I also like this for medium-density hair because the front pieces are enough. You don’t need a ton of highlights to change the whole effect. Two smart money pieces can do more than twenty random foils.

17. Espresso-to-Latte Ombré with Cool Caramel Ends

Ombré gets dismissed sometimes because people remember the harsh versions. The soft version is a different animal.

Here, the espresso root stays deep and steady while the hair gradually loosens into latte-colored ends with a cool caramel edge. The transition should be blurred enough that you can’t point to the exact line where dark becomes light. That blur is what keeps the whole style flattering on cool skin.

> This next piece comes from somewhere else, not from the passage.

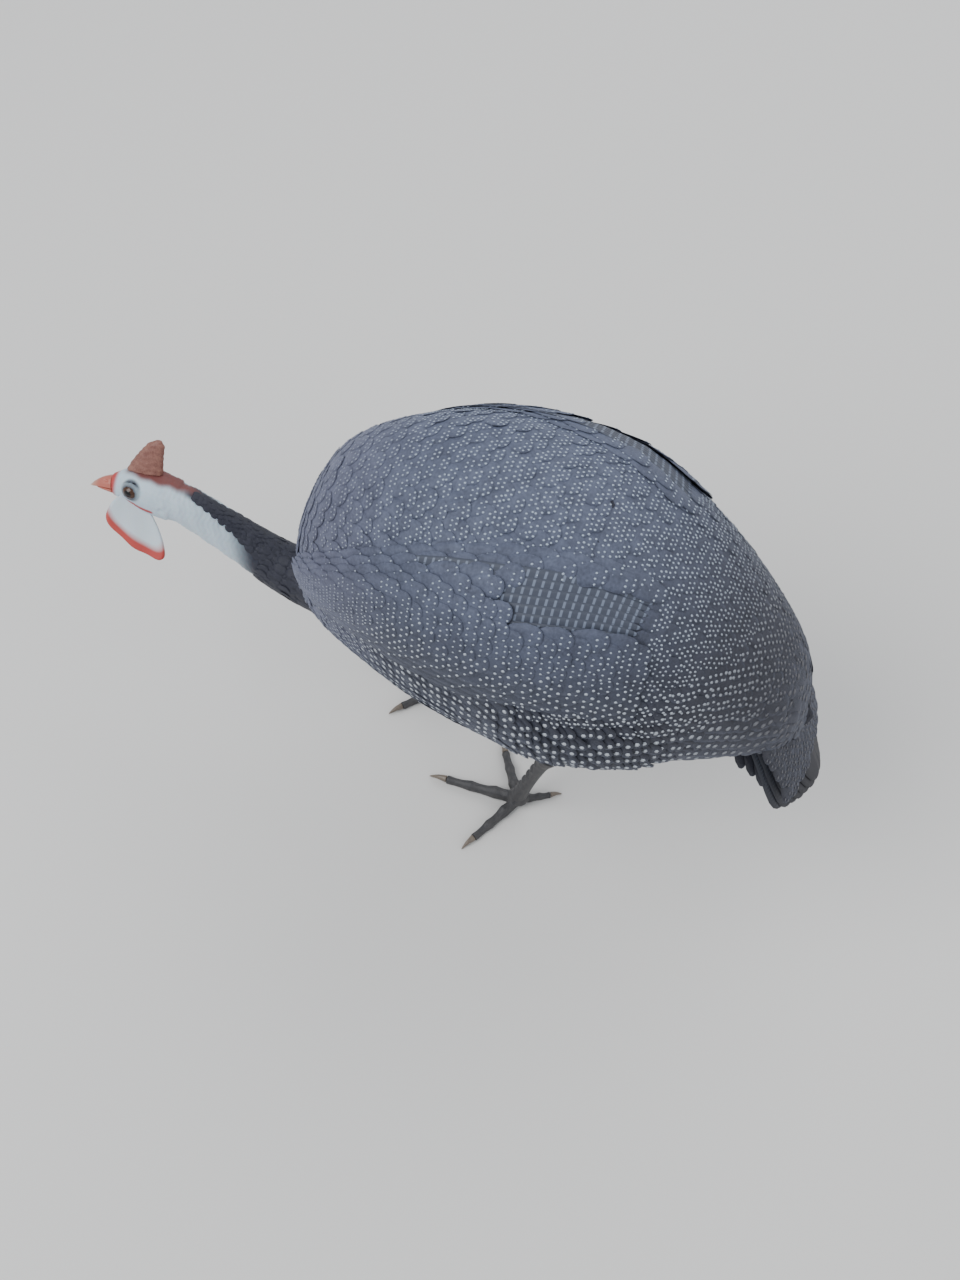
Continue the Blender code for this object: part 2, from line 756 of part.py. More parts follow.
def toe_body(side, toe, collection):
    """A toe with three pads below and a rounded top. Its sole is flat on the floor."""
    hub, ahead, left, length, radius = toe_frame(side, toe)
    rings = []
    spans = 9
    for i in range(spans + 1):
        part = i / spans
        pad = 1 + 0.13 * math.cos(part * 6 * math.pi)
        half = radius * (1 - (1 - TOE_TIP_SHARE) * part) * pad
        tall = 2 * half * (1.0 + 0.45 * (1 - part) ** 3)
        middle = hub + ahead * (length * part)
        ring = []
        for across, up in (
            (-0.62, 0.0), (-1.0, 0.34), (-0.72, 0.80), (0.0, 1.0),
            (0.72, 0.80), (1.0, 0.34), (0.62, 0.0), (0.0, 0.0),
        ):
            ring.append(middle + left * (across * half) + Vector((0, 0, up * tall)))
        rings.append(ring)
    return joined_rings(f"toe_{side}_{toe}", rings, None, collection)


def build_claw(parts, materials, side, toe):
    hub, ahead, left, length, radius = toe_frame(side, toe)
    reach = CLAW_LENGTH[toe]
    rings = []
    spans = 6
    for i in range(spans + 1):
        part = i / spans
        half = radius * TOE_TIP_SHARE * 0.80 * (1 - part) ** 0.8 + 0.0003
        tall = half * 2.3
        base = CLAW_ARCH * math.sin(math.pi * part) ** 2
        middle = hub + ahead * (length + GAP + reach * part)
        ring = []
        for k in range(8):
            angle = 2 * math.pi * k / 8
            ring.append(
                middle
                + left * (math.sin(angle) * half)
                + Vector((0, 0, base + tall / 2 + math.cos(angle) * tall / 2))
            )
        rings.append(ring)
    return joined_rings(f"claw_{side}_{toe}", rings, materials["claw"], parts)


def build_foot(parts, materials, helpers, side):
    hub = Vector((FOOT_SIDE[side], -FOOT_REACH[side], HUB_HEIGHT))
    ankle = hub + Vector((0, ANKLE_BACK[side], ANKLE_HEIGHT - hub.z))
    waist, flare, knuckle = SHANK_RADII
    points, radii = [], []
    spans = 12
    for i in range(spans + 1):
        part = i / spans
        points.append(hub.lerp(ankle, part))
        joint = knuckle * math.exp(-(((part - 0.97) / 0.09) ** 2))
        radii.append(waist + flare * (2 * part - 1) ** 2 + joint)
    foot = tube(f"foot_{side}", points, radii, 12, materials["shank"], parts)
    pieces = [toe_body(side, toe, helpers) for toe in TOES[side]]
    ball_middle = hub - Vector((0, 0, HUB_BALL_LOWER))
    pieces.append(ball("hub", ball_middle, HUB_BALL, helpers, segments=12, rings=8))
    for i in range(SCUTES):
        part = 0.10 + 0.82 * i / (SCUTES - 1)
        front = hub.lerp(ankle, part) - Vector((0, SCUTE_AHEAD, 0))
        pieces.append(ball(f"scute_{i}", front, SCUTE_SIZE, helpers, segments=6, rings=4))
    unite(foot, pieces)
    for toe in TOES[side]:
        build_claw(parts, materials, side, toe)
    return foot


def build_leg(parts, materials, helpers, side, foot):
    """The feathered shin and thigh, from around the ankle up into the belly's surface."""
    start = ANKLE_HEIGHT - LEG_BELOW_ANKLE
    low = Vector((FOOT_SIDE[side], -FOOT_REACH[side] + ANKLE_BACK[side], start))
    high = low + Vector((LEG_SPREAD * FOOT_SIDE[side], -THIGH_AHEAD[side], LEG_RISE))
    points = [low.lerp(high, share) for share, _ in LEG_OUTLINE]
    radii = [radius for _, radius in LEG_OUTLINE]
    leg = tube(f"leg_{side}", points, radii, 16, materials["plumage"], parts, flat=1.15)
    cutters = body_shell("cut_body", CUT_GAP, None, helpers), swelled(foot, CUT_GAP, "cut_foot")
    cut_away(leg, *cutters)


def stand_on_origin(parts):
    """Moves the whole model so that the middle of its box, on the floor, is the origin."""
    low = Vector((1e9,) * 3)
    high = Vector((-1e9,) * 3)
    for part in parts.objects:
        for vert in part.data.vertices:
            low = Vector(map(min, low, vert.co))
            high = Vector(map(max, high, vert.co))
    shift = Vector((-(low.x + high.x) / 2, -(low.y + high.y) / 2, -low.z))
    for part in parts.objects:
        part.data.transform(Matrix.Translation(shift))


def main():
    clear_scene()
    parts = new_collection("guinea_fowl")
    helpers = new_collection("cutters")
    helpers.hide_render = True
    materials = {
        "plumage": finish("plumage", (0.10, 0.11, 0.14), 0.75),
        "neck": finish("neck_skin", (0.16, 0.18, 0.23), 0.7),
        "face": finish("face_skin", (0.62, 0.72, 0.78), 0.6),
        "eye": finish("eye", (0.05, 0.03, 0.02), 0.1),
        "bill": finish("bill_horn", (0.55, 0.25, 0.20), 0.4),
        "horn": finish("casque_horn", (0.38, 0.20, 0.15), 0.55),
        "wattle": finish("wattle_skin", (0.65, 0.14, 0.13), 0.5),
        "shank": finish("shank_scale", (0.07, 0.07, 0.08), 0.5),
        "claw": finish("claw_horn", (0.25, 0.22, 0.19), 0.4),
    }
    build_torso(parts, materials)
    head = build_head(parts, materials, helpers)
    build_neck(parts, materials, helpers, head)
    build_eyes(parts, materials)
    upper, lower = build_bill(parts, materials, helpers, head)
    build_casque(parts, materials, head)
    build_wattles(parts, materials, head, (upper, lower))
    build_wings(parts, materials, helpers)
    build_tail(parts, materials, helpers)
    for side in SIDES:
        foot = build_foot(parts, materials, helpers, side)
        build_leg(parts, materials, helpers, side, foot)
    stand_on_origin(parts)


main()
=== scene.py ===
"""A helmeted guinea fowl in mid stride: plumage, bare head, horn and scaled legs over the frame.

Metres, +Z up. The bird faces -Y and its left side is +X.
"""
import json
import math
import random

import bmesh
import bpy
import numpy as np
from mathutils import Matrix, Vector
from mathutils.bvhtree import BVHTree

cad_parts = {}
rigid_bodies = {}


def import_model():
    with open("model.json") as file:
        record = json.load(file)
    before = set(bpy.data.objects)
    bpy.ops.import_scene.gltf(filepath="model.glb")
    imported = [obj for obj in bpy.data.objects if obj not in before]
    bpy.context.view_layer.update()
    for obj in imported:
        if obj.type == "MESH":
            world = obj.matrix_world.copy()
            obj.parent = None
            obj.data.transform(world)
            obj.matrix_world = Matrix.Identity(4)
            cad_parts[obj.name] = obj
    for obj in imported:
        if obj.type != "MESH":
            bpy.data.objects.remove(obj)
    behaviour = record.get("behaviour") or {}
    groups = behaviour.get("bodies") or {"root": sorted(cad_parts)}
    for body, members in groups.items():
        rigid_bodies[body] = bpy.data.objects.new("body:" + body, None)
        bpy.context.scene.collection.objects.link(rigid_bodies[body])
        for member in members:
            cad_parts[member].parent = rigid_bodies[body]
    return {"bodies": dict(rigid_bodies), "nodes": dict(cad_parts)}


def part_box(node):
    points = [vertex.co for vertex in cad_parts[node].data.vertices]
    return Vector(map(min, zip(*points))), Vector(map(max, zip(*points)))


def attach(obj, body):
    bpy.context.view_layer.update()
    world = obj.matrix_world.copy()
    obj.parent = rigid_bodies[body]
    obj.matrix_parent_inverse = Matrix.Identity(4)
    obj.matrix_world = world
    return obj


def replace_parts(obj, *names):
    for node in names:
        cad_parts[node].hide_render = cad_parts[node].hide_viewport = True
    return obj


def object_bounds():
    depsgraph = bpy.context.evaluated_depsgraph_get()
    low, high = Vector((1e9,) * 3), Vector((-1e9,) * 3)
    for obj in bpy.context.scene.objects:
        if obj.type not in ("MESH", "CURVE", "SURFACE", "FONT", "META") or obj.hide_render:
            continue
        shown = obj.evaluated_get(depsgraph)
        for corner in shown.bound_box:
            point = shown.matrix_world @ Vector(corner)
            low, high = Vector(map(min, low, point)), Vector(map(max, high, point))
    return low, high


# How far the breast is ahead of the body's widest section, and the photo's camera from there
BREAST_REACH = 0.147
CAMERA_FROM_WIDEST = Vector((0.703, 0.208, 1.387))
CAMERA_AZIMUTH = math.radians(109)
CAMERA_ELEVATION = math.radians(59)
PHOTO_HEIGHT = 1280
PHOTO_FOCAL = 2300
SENSOR = 36

# Plumage: metres, and shares of a feather's own length and width. Loose feathers are those over the
# thigh and the hind flank
COAT_DEPTH = 0.0022
SKIN_VOXEL = 0.0030
ROW_PITCH = 0.0057
FEATHER_SPACING = 0.0094
FEATHER_LENGTH = 0.0162
FEATHER_HALF = 0.0066
FEATHER_LIFT = 0.034
LIFT_SPREAD = (0.88, 1.15)
FEATHER_TURN = 0.09
FEATHER_CROWN = 5.0
LENGTH_SPREAD = (0.94, 1.06)
LOOSE_LIFT = (0.20, 0.34)
LOOSE_LENGTH = 0.30
LOOSE_FRONT = (-0.035, 0.015)
LOOSE_REAR = (0.060, 0.105)
LOOSE_HEIGHTS = (-0.030, 0.040)
LOOSE_HANG = Vector((0, 0, 0.45))
STEEPEST_FALL = 30
FEATHER_BEND = 0.0002
FEATHER_THICKNESS = 0.00012
FEATHER_OUTLINE = ((0, 0.30), (0.30, 0.85), (0.60, 1.0), (0.84, 0.84), (0.95, 0.56), (1, 0.22))
BAKE_PATCH = 0.003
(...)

Long hair is the easiest canvas for this. The extra length gives the fade room to stretch, which means the caramel can look creamy instead of chunky. On curls, the gradient softens even more. On straight hair, the hand-painted blend has to be cleaner or the line will show.

This is one of the lower-maintenance ideas in the list because the roots can grow out without looking messy. If you’re tired of frequent touch-ups, ombré is worth a serious look.

18. Ultra-Dark Brunette with Smoky Caramel Fade

If you want the quietest version of caramel, this is the one I’d point to first.

Ultra-dark brunette with a smoky caramel fade keeps the top nearly black-brown and lets the warmth appear only through the lower lengths and ends. The fade should be subtle enough that it reads as richness before it reads as color change. That’s what makes it work so well on cool skin.

It’s also a good choice if you’re picky about brass. The darker base keeps the look grounded, and the smoky caramel gives just enough lightness to stop the hair from looking one-dimensional. Nothing flashy. Nothing overworked.

This shade looks especially nice when the ends are a little textured, not poker-straight. A soft wave or air-dried bend makes the fade feel natural instead of staged. If you only change one thing, keep the base deep and let the caramel live on the last 4 to 6 inches. That small move gives you warmth without losing the cool edge that makes brunette hair so good on this skin tone.